A question often asked, but impossible to answer completely, is the classic: “What celebrities have been to The Ranch?” Privacy is respected here, and the mood is always egalitarian, so an entire week may pass without you realizing that the delightful woman you met several times at dinner or in the Women’s Health Center is a leading stateswoman, author, entertainer or other luminary whose name is often in the headlines.

However… sometimes, after the passage of many years, it’s fun to look back. Here’s an excerpt from an unpublished book of reminiscences, taken from interviews with Deborah Szekely, circa mid-1980s, and recently rediscovered in the archives:

Rancho La Puerta has seldom been without a visiting VIP. During the Hollywood heyday of the 1960s, Estelle Colvin, an early stockholder in Cinerama and later personal secretary to producer Merian C. Cooper (responsible for many fine films and remembered chiefly for directing, producing and writing King Kong), was at the Ranch and working as an indispensable part-time assistant to me—as well as serving as our resident celebrity scout. She would discreetly identify behind-the-scenes Hollywoodites such as Yip Harburg, lyricist for The Wizard of Oz and its immortal Over The Rainbow, and the musical Finian’s Rainbow.

Harburg’s wife had often been at the Ranch before, but without her husband, a lifetime insomniac.

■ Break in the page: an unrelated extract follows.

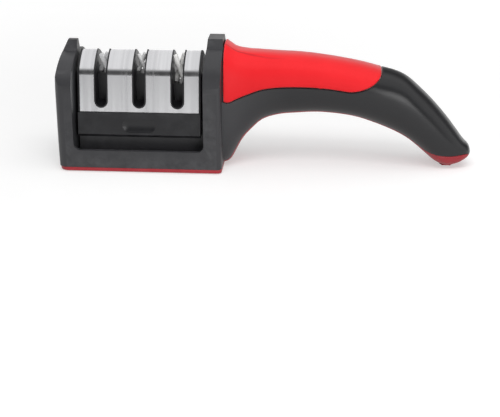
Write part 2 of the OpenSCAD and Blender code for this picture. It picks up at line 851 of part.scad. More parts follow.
// Outline of a wall seen along X, as points in Y and Z: an arch with a raised top on its crest
function wall_line(top, crest_half, crest_z) =
    let (crest = [crest_half, crest_z])
    let (half = concat(
        [[base_half, 0]],
        bezier([base_half, wall_upright_z], [base_half - 1.2, crest[1] - 2.6], crest, 8),
        [[crest_half - wall_top_taper, top]]
    ))
    concat(half, [for (k = [len(half) - 1:-1:0]) [-half[k][0], half[k][1]]]);

// Plan of the base with rounded corners
module plan(left) {
    l = left_corner_r;
    r = right_corner_r;
    translate([left + l, -base_half])
        square([base_right - left - l - r, base_w]);
    translate([left, -base_half + l])
        square([l + 1, base_w - 2 * l]);
    translate([base_right - r - 1, -base_half + r])
        square([r + 1, base_w - 2 * r]);
    for (side = [FRONT, REAR]) {
        translate([left + l, side * (base_half - l)])
            circle(r = l);
        translate([base_right - r, side * (base_half - r)])
            circle(r = r);
    }
}

module base_block() {
    intersection() {
        along_y(-base_half, base_half)
            polygon(side_line());
        linear_extrude(height = right_wall_top + 1)
            plan(base_left);
        union() {
            along_x(base_left - 1, 0)
                polygon(wall_line(left_wall_top, left_crest_half, left_crest_z));
            along_x(0, base_right + 1)
                polygon(wall_line(right_wall_top, right_crest_half, right_crest_z));
        }
    }
}

// Saddle under the cartridge, and the tongues that its end notches drop over
saddle_end = 1;
module saddle() {
    at_cartridge()
        along_x(well_left + saddle_end, well_right - saddle_end)
            polygon(hollow_line(seat_gap));
    for (x = [
        [well_left - 1, -cartridge_half_len + tongue_reach],
        [cartridge_half_len - tongue_reach, well_right + 1]
    ]) {
        translate([x[0], -tongue_half, floor_z - 1])
            cube([x[1] - x[0], tongue_half, tongue_front_z - floor_z + 1]);
        translate([x[0], 0, floor_z - 1])
            cube([x[1] - x[0], tongue_half, tongue_rear_z - floor_z + 1]);
    }
}

// Hollows of the base, open to the bottom cover
saddle_core_half = 5;
saddle_core_top = 22;
wall_core_y = cover_screw_y - 4.5;
wall_core_top = 48;
module base_hollows() {
    x0 = well_left + shell_t;
    x1 = well_right - shell_t;
    translate([x0, -base_half + shell_t, 0])
        cube([x1 - x0, base_w - 2 * shell_t, floor_z - shell_t]);
    translate([x0 + shell_t, -saddle_core_half, 0])
        cube([x1 - x0 - 2 * shell_t, 2 * saddle_core_half, saddle_core_top]);
    for (x = [
        [base_left + left_bow + shell_t, well_left - shell_t],
        [well_right + shell_t, base_right - shell_t]
    ])
        translate([x[0], -wall_core_y, 0])
            cube([x[1] - x[0], 2 * wall_core_y, wall_core_top]);
}

module cover_screw_shape(grow = 0, head_room = 0) {
    translate([0, 0, -head_room])
        cylinder(d = cover_screw_d + 2 * screw_head_over + 2 * grow, h = cover_head_h + head_room);
    cylinder(d = cover_screw_d + 2 * grow, h = cover_head_h + cover_screw_len + grow);
}

module at_cover_screws() {
    for (p = cover_screws_at)
        translate(p)
            children();
}

module body_shell() {
    color(black)
        difference() {
            union() {
                difference() {
                    base_block();
                    translate([well_left, -base_half + lip_t, floor_z])
                        cube([well_right - well_left, base_w - 2 * lip_t, lip_z]);
                }
                saddle();
                handle_body();
            }
            base_hollows();
            at_cover_screws()
                cover_screw_shape(screw_fit);
        }
}

// Pads and bottom cover

pad_r = 4;
module base_pad_shape(grow = 0) {
    w = pad_len + 2 * grow;
    h = pad_w + 2 * grow;
    r = pad_r + grow;
    translate([(base_left + base_right) / 2, 0, 0])
        linear_extrude(height = cover_z + pad_inset) {
            square([w, h - 2 * r], center = true);
            square([w - 2 * r, h], center = true);
            for (x = [-w / 2 + r, w / 2 - r])
                for (y = [-h / 2 + r, h / 2 - r])
                    translate([x, y])
                        circle(r = r);
        }
}

module tip_pad_shape(grow = 0) {
    translate([tip_pad_x, 0, 0])
        cylinder(d = tip_pad_d + 2 * grow, h = cover_z + pad_inset);
}

module base_pad() {
    color([0.1, 0.1, 0.1])
        base_pad_shape();
}

module tip_pad() {
    color([0.1, 0.1, 0.1])
        tip_pad_shape();
}

module bottom_cover() {
    color(red)
        difference() {
            union() {
                translate([0, 0, cover_z])
                    linear_extrude(height = cover_t)
                        plan(base_left + left_bow);
                cover_strip();
            }
            base_pad_shape(pad_gap);
            tip_pad_shape(pad_gap);
            at_cover_screws()
                cover_screw_shape(screw_fit, cover_z);
        }
}

module cover_screws() {
    color(steel)
        at_cover_screws()
            cover_screw_shape();
}

body_shell();
soft_grip();
bottom_cover();
base_pad();
tip_pad();
cover_screws();
cartridge_front_half();
cartridge_rear_half();
steel_cover();
carbide_bar(FRONT);  // carbide_bar_front
carbide_bar(REAR);  // carbide_bar_rear
diamond_rod(FRONT);  // diamond_rod_front
diamond_rod(REAR);  // diamond_rod_rear
ceramic_rod(FRONT);  // ceramic_rod_front
ceramic_rod(REAR);  // ceramic_rod_rear
cartridge_screws();
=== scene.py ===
"""Looks of the hand-held knife sharpener: black body, red soft grip and the lift-out three-slot cartridge."""

import math

import bmesh
import bpy
from mathutils import Matrix, Vector


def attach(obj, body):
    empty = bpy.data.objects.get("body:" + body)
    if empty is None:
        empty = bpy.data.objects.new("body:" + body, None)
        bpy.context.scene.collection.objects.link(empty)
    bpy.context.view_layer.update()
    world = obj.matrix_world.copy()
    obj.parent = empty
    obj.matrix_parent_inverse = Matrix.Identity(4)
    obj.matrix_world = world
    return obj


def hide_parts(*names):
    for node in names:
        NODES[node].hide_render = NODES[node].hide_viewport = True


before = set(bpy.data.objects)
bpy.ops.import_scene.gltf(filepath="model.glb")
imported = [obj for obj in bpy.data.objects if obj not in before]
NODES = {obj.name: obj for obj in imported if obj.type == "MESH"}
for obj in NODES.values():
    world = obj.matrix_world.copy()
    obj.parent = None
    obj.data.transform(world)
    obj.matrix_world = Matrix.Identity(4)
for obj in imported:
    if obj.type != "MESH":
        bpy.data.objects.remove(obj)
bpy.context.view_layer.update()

# Sizes in millimetres, as in the part's source. X runs along the handle, Z is up from the table.
MM = 0.001

# Base: faces of the well, outer faces and half width, undersides of the black shell and of the red cover
WELL_LEFT, WELL_RIGHT = -33.05, 33.55
BASE_LEFT, BASE_RIGHT, BASE_HALF = -41.85, 42.55, 24.0
SHELL_Z, COVER_Z = 2.4, 0.4
LEFT_CORNER, RIGHT_CORNER = 5.0, 2.5
# End walls: raised tops, crests of the arches in Y and Z, and where the arches start
LEFT_TOP, RIGHT_TOP = 63.7, 66.0
LEFT_CREST, RIGHT_CREST = (4.0, 58.3), (8.0, 61.6)
UPRIGHT_Z, CREST_TAPER = 42.0, 2.5
# Window in the long sides, floor of the well, underside of the cartridge, tongues that it sits over
LIP_Z, LIP_T, WINDOW_R, FLOOR_Z = 11.5, 2.2, 3.5, 8.0
CARTRIDGE_Z = 17.1
TONGUE_HALF, TONGUE_X, TONGUE_FRONT_Z, TONGUE_REAR_Z = 3.5, 26.35, 43.7, 45.0
# Rubber pads with the gap round them, screws of the red cover with their holes, clamp screws
PAD_MIDDLE, PAD_LEN, PAD_W, PAD_R, PAD_TOP = 0.35, 60.0, 36.0, 4.0, 1.2
TIP_PAD_X, TIP_PAD_R, PAD_GAP = 157.6, 3.5, 0.2
SCREW_X, SCREW_Y, HOLE_R, HOLE_TOP = (-37.05, 38.05), 17.0, 2.35, 1.5
CLAMP_X, CLAMP_Y, CLAMP_Z = 9.8, -12.6, CARTRIDGE_Z + 21
# Steel cover: foot and shoulder in Y and Z, ridge, crown of its slopes, sheet, half length, bend, slots
STEEL_FOOT, STEEL_SHOULDER, STEEL_RIDGE_Z = (15.8, 29.7), (12.5, 50.5), 58.6
STEEL_CROWN, STEEL_T, STEEL_END, STEEL_BEND = 1.1, 0.5, 30.5, 7.5
SLOT_PITCH, CUT_W, CUT_FLOOR = 19.6, 7.1, 31.7
# Soft grip: thickness, bed and gap, stations where it starts, narrows and ends, angles of its edge
GRIP_T, GRIP_BED, GRIP_GAP = 1.6, 0.05, 0.35
GRIP_START, GRIP_FLAT_END, GRIP_END = 0.5, 8.2, 10.0
GRIP_ROOT_A, GRIP_EDGE_A, GRIP_END_A = 86.0, 89.0, 20.0
# Depth and height of the groove above the red cover
GROOVE = 0.3


# ---- mesh helpers

def new_piece(name, points, faces):
    """Makes a mesh object from points in millimetres."""
    mesh = bpy.data.meshes.new(name)
    mesh.from_pydata([Vector(p) * MM for p in points], [], faces)
    mesh.validate()
    obj = bpy.data.objects.new(name, mesh)
    bpy.context.scene.collection.objects.link(obj)
    return obj


def edit_mesh(obj, work):
    """Runs work on the object's mesh as a bmesh."""
    bm = bmesh.new()
    bm.from_mesh(obj.data)
    work(bm)
    bm.to_mesh(obj.data)
    bm.free()
    obj.data.update()


def outward(obj):
    edit_mesh(obj, lambda bm: bmesh.ops.recalc_face_normals(bm, faces=bm.faces))


def settle(obj):
    """Turns an object's live modifiers into its plain mesh."""
    depsgraph = bpy.context.evaluated_depsgraph_get()
    mesh = bpy.data.meshes.new_from_object(obj.evaluated_get(depsgraph))
    obj.modifiers.clear()
    obj.data = mesh


def modify(obj, kind, **settings):
    """Works a modifier with these settings into the object's mesh."""
    modifier = obj.modifiers.new(kind, kind)
    for key, value in settings.items():
        setattr(modifier, key, value)
    settle(obj)


def carve(target, tool, how="DIFFERENCE"):
    """Cuts the target by a tool, or joins or trims it, and throws the tool away."""
    modify(target, "BOOLEAN", operation=how, object=tool, solver="EXACT")
    bpy.data.objects.remove(tool)


def tidy_flats(bm, angle=0.3):
    """Merges doubles and the triangles of flat faces, up to an angle in degrees."""
    bmesh.ops.remove_doubles(bm, verts=bm.verts, dist=2e-6)
    bmesh.ops.dissolve_degenerate(bm, edges=bm.edges, dist=1e-6)
    bmesh.ops.dissolve_limit(bm, angle_limit=math.radians(angle), verts=bm.verts, edges=bm.edges)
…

“If New York specialists can’t help me, what could the Ranch do?” he would say to her back home.

At last she prevailed. Harburg fell asleep during a relaxation session, one of those mental “exercises” in which you are supposed to visualize looking up at a blue sky full of floating clouds. After that, he had no trouble sleeping at night during the rest of his stay with us.

The most dramatic feat of relaxation was that of actor Herschel Bernardi. After four years of singing in Fiddler on the Roof, one year in Zorba, and a delicate throat operation, he had completely lost his voice. He spent a year at Rancho La Puerta, communicating only by written notes on doctor’s orders. At year’s end he had recovered his voice, lost weight, and signed for a movie.

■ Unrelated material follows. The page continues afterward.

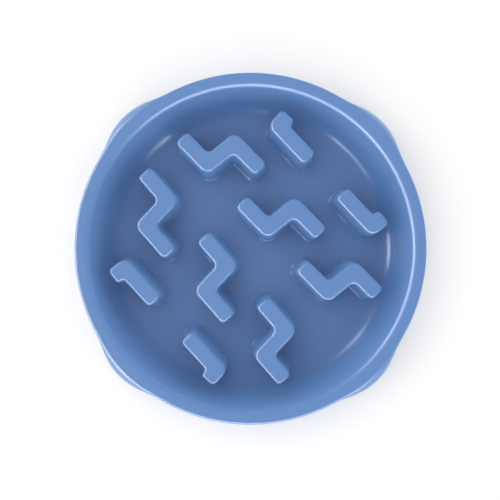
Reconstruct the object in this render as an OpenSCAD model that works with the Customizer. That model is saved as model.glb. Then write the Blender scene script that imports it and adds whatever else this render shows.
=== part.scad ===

Rancho La Puerta is all things to all people, and some of our most interesting guests made highly interesting use of it.

Fashion designer Calvin Klein found a sojourn at the Ranch was his means of kicking the smoking habit.

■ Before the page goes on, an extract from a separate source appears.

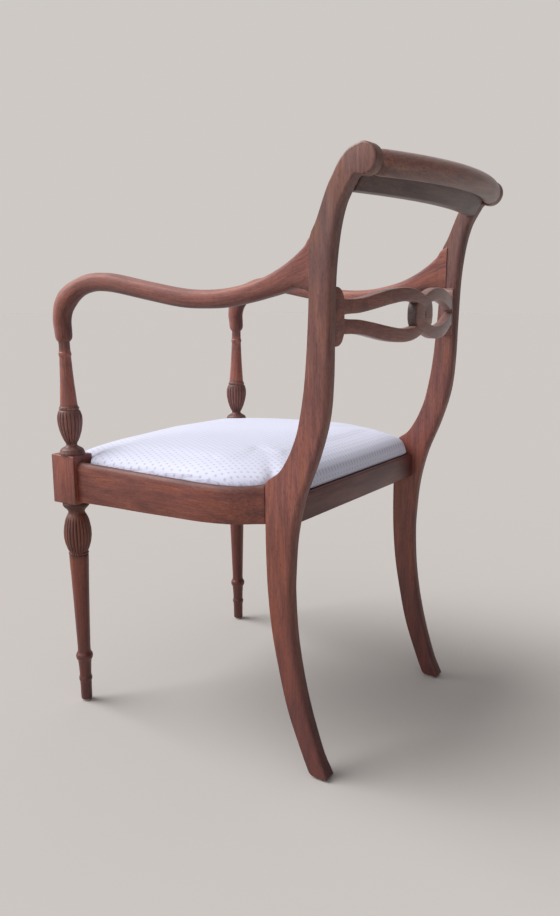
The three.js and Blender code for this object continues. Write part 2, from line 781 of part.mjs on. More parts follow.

Eminent architect William Pereira moved in for the purpose of designing the new University of California campus at Irvine. He would participate in the morning hike, eat breakfast, and work all day. Before dinner he paused for a massage, ate, and worked on late into the night. Yet he stole time to draw many sketches of the Ranch’s rock formations, which especially intrigued him.

Likewise intrigued by the Ranch, friendly Ivan Tors, director of Rhino! (producer of Sea Hunt, Flipper, Science Fiction Theatre, and many other television series) came to Tecate often. He somehow conceived the notion that Rancho La Puerta would make a wonderful rhinoceros preserve.

We passed on that.

Our first taste of drop-dead glamour arrived in the late 1950s when all-time movie queen Gloria Swanson, who was in her late fifties, stayed here. After a lifetime of eating fresh natural foods and exercising sensibly, the great star still looked like a retouched photograph.

A memorable entrance was that made by Paramahansa Yogananda, dressed in Indian robes and riding in a beautiful Cadillac. Yogi Yogananda was the first Indian guru to attract a large U.S. following, and his Self-Realization Fellowship foundation still exists in a beautiful property on the sea in Encinitas, California, about 25 miles north of downtown San Diego. He cast the Professor’s horoscope.

Mrs. Barron Hilton attracted the most attention before registering. She took a helicopter to the international line in Tecate, and walked across.

I grew so accustomed to seeing heiress and art patron Peggy Guggenheim in a sweat suit with a Ranch logo that, when I finally ran into her at a formal event to which she wore emeralds and furs, I blurted, “I didn’t recognize you with your clothes on!”